Although the master does not so find, the transaction is of such a character that it raises a presumption in my mind that it was not a bona fide sale, but that it was intended to give the claimant a lien upon the mare rather than to transfer title to the claimant. If such in fact was the transaction, it is void as against the trustee. Burnett v. Frederick (C. C. A.) 263 F. 681. We can see no particular reason why the bankrupt’s mother-in-law would desire to possess a trotting mare.

If, as the agreed statement of facts discloses, the transaction was an actual sale, then the question arises whether there was such a delivery and subsequent possession by the vendee as to put the property beyond the reach of attaching creditors. This is to be determined by the laws of the state. Knapp v. Milwaukee Trust Co., 216 U. S. 545, 30 S. Ct. 412, 54 L. Ed. 610; Thompson v. Fairbanks, 196 U. S. 516, 25 S. Ct. 306, 49 L. Ed. 577; In re P. J. Sullivan Co., Inc. (C. C. A.) 254 F. 660.

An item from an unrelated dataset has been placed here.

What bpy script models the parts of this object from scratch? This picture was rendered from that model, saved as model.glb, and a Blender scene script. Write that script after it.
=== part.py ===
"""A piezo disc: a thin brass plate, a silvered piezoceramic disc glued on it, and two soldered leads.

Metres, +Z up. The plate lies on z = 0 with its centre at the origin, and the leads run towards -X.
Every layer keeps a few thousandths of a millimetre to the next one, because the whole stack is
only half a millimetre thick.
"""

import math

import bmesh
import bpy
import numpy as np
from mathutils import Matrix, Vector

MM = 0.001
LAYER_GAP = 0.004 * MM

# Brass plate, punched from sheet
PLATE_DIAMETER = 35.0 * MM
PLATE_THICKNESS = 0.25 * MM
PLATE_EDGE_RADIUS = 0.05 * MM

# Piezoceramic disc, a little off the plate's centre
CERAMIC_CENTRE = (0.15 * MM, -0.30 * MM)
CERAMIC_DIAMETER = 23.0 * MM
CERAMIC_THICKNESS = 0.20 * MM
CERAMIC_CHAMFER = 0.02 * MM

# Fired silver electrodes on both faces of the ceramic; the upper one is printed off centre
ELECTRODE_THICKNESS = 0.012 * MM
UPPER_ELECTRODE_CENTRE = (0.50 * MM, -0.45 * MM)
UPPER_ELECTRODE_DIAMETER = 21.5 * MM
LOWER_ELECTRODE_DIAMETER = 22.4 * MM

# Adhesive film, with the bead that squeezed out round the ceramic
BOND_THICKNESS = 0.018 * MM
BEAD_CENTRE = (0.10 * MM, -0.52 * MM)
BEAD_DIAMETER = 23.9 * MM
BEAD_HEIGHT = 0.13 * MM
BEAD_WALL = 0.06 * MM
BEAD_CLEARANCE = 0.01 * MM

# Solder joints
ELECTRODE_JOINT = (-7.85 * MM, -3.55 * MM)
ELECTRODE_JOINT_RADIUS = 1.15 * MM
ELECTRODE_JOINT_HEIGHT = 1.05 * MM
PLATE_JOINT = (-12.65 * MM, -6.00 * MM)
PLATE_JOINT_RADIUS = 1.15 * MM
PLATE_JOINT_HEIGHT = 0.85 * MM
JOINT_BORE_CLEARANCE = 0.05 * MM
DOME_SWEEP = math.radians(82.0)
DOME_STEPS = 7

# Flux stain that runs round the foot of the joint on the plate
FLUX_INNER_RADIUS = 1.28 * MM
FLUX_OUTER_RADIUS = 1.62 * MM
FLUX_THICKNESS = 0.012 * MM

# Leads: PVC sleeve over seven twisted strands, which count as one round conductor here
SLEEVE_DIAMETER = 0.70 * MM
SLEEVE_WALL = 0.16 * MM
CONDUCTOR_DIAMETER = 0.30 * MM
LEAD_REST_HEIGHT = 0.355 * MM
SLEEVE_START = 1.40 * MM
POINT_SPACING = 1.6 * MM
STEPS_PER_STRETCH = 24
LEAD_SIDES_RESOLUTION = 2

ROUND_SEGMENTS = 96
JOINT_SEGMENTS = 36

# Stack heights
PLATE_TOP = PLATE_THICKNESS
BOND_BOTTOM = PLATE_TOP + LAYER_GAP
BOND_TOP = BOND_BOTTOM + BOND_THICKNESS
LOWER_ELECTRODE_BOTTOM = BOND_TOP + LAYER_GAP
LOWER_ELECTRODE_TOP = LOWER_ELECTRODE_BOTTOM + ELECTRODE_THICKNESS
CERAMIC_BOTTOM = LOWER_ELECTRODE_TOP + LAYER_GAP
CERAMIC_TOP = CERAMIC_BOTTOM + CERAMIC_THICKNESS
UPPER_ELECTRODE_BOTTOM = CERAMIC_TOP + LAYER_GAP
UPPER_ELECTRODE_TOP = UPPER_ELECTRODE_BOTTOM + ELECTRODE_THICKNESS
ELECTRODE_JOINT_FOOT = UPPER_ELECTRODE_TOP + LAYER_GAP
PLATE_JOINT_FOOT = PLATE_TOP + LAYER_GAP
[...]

We must now turn to the' law of New Hampshire for a final determination of the issue presented. The law seems to be settled by a long line of decisions beginning with Coburn v. Pickering, 3 N. H. 415, 14 Am. Dec. 375, that a sale of p'ersonal property, in order to be valid against the creditors of the vendor, must be accompanied by an open, visible, and substantial change of the possession, such as to indicate a change of ownership; or else there must be a substantial explanation why the possession was not changed. As was said by Clark, J., quoting from an opinion by Bellows, C. J., in Putnam v. Osgood, 52 *633N. H. 148, 154: “What would be a sufficient explanation of the possession, as a general principle, has not been determined in this state.” McDonough v. Prescott, 62 N. H. 600. In many cases what will not be a sufficient possession has been determined.

In the case of Parker v. Marvell, 60 N. H. 30, the plaintiff bought a wagon of one Taylor and paid for it January 23, 1877, but having no place to store it through the winter, he told Taylor that he could use it as he might have occasion if he would allow it to remain in his shed, to which Taylor assented. Bingham, J., says: “The arrangement was a secret trust, and fraudulent by inference of law. f Citing a long line of cases.] There is no satisfactory explanation of the vendor’s possession. * * * The wagon was used by the vendor for more than a year, and from ordinary observation a neighbor or creditor would have supposed it to be the vendor’s property.” See Sanborn v. Putnam, 61 N. H. 506; Chamberlain Co. v. Tuttle, 75 N. H. 171, 71 A. 865, 25 L. R. A. (N. S.) 604; Cutting v. Jackson, 56 N. H. 253.

In the case of Plaisted v. Holmes, 58 N. H. 293, it was held: “If the vendor, in the sale of a horse, retain the sole or a concurrent possession of it after the sale, it is a secret trust, which being shown, fraud is an inference of law that the court is bound to pronounce; and it is not a sufficient explanation of such possession that the vendee, some two weeks after the sale, gave the vendor the right to use the horse if he would feed it.”

The most that can be said of the facts presented in the instant case is that there was concurrent possession between the bankrupt and his mother-in-law.

Another case of concurrent possession is Sumner v. Dalton, 58 N. H. 295, where it is held that concurrent possession by the vendor and the vendee of a chattel is presumptively fraudulent as against creditors of the vendor.

As has been said, the doctrine of these cases has been too long established in the jurisprudence of New Hampshire to be changed by judicial decisions. Many other cases have been examined, but all seem to point to the same conclusions upon the state of facts in the instant case.

The conclusion is that the mare in question is a part of the bankrupt’s estate and must be turned over to the trustee, and it is so ordered.